Mr Rose entered into a short review of Mr Pitt's administration. He asked, at the time that Mr Pitt came into office, what was the situation of the country?-He found it at the end of a most ruinous war, its commerce annihilated, its navy considerably impaired. What were the consequences of his efforts?— During the period of his administration, our resources had been doubled, our manufactures, our seamen, and our shipping had been doubled. The funds, at the period alluded to, were much lower than they are now, after thirteen years war. The revenue was then barely equal to the interest of the debt, and the national expenditure was annually increasing that debt. The contrast in this particular was too obvious to demand illustration. With respect to the illustrious character who was the lamented object of the present motion, he would only say of him, that he had exhausted his life in serving his country, to the best of his great abilities; for it was no exaggeration to say, that the gallant Admiral, who had lately closed his brilliant career, by falling in the arms of victory, did not more decidedly lose his life in the service of his country than Mr Pitt; his anxiety for his country had destroyed him. It was well known to those who were in the room when that great man expired, that the last words he uttered were, "OH! MY COUNTRY!"
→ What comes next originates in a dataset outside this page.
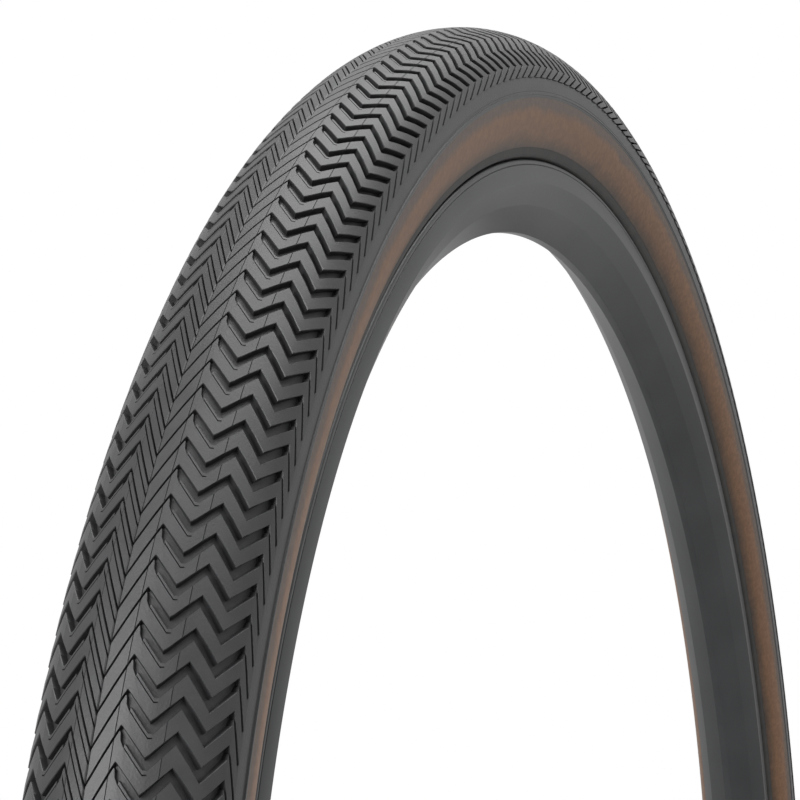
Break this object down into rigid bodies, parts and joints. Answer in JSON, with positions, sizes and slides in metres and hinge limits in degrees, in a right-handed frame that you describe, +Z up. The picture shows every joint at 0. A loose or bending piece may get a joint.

Mr Fox." I do not know that I ever rose under the pressure of more painful feelings than at this moment. An Hon. Gentleman expressed his hope that all party feelings would be laid aside.From the present state of the country, it is my wish to conciliate the Right Hon. Gentleman-that it must be my wish to conciliate all the friends of Mr Pitt. It is my interest so to do at this moment. I certainly should gratify the personal feelings of many of those with

whom

whom I have the honour to act, by voting for this motion; it cannot, there fore, be supposed, that I am induced from party views to give a vote in opposition to every feeling of policy, of private friendship, of political connection, and of the personal respect I feel for the memory of the Right Hon. person who is the object of this motion. To that Right Hon. Gentleman I have been in a long course of opposition, and I feel it an honour to have been considered his rival. I am ready to allow he was a great man, and that all marked distinctions to such men are honourable to the country. I have no objection to allow, that many acts of his public service were important to his country, and especially his effective sinking fund, for paying off the national debt, which had my humble support, and was of the most essential service to the nation. Of his private and personal character, no man thinks more highly than I do; and with respect to his purity, so far as regarded pecuniary concerns, no man ever deserved greater praise; for, so far was he from dealing out to his friends, or to himself, any of the numerous advantages or great emoluments within his power, it was exactly the reverse; and he was personally and privately as pure and disinterested a man, I believe, as ever stood in his high situation.-If it had been proposed in this House to compensate those friends of the deceased who had been sufferers by his disinterestedness and carelessness towards all private or family interests, I should cheerfully have supported the proposal; but in a great instance of public honour and approbation, public duty is not to be complimented away. We are called upon, Sir, to erect a public monument to the memory of a Minister, and the approbation of his political life, which must have a strong influence upon posterity; and with respect to precedent, I will not consent to award public honours to the memory of a Minister and his measures, which it has been almost the uniform fate of my political life to oppose, and whose talents, in their application, have been so unfortunate for his country. If we compare the motives which induced the Parliament in 1778, to vote public marks of gratitude to the memory of Lord Chatham, we find, that he had humbled the power of

the enemy, and elevated the power, the character, and consequence of this country in the general esteem of Europe. The glorious result of the seven years war, clearly and unequivocally established Lord Chatham's title to fame and public honour, upon grounds undisputed even by the bitterest of his enemies. I must observe, that throughout the whole of the present reign, a most unfortunate system of government has obtained, and upon that system may all the misfortunes of this country be charged; and though I am willing to allow the statesman-like talents of that Minister, whose measures I have so uniformly condemned-yet upon these grounds I cannot assent to this motion.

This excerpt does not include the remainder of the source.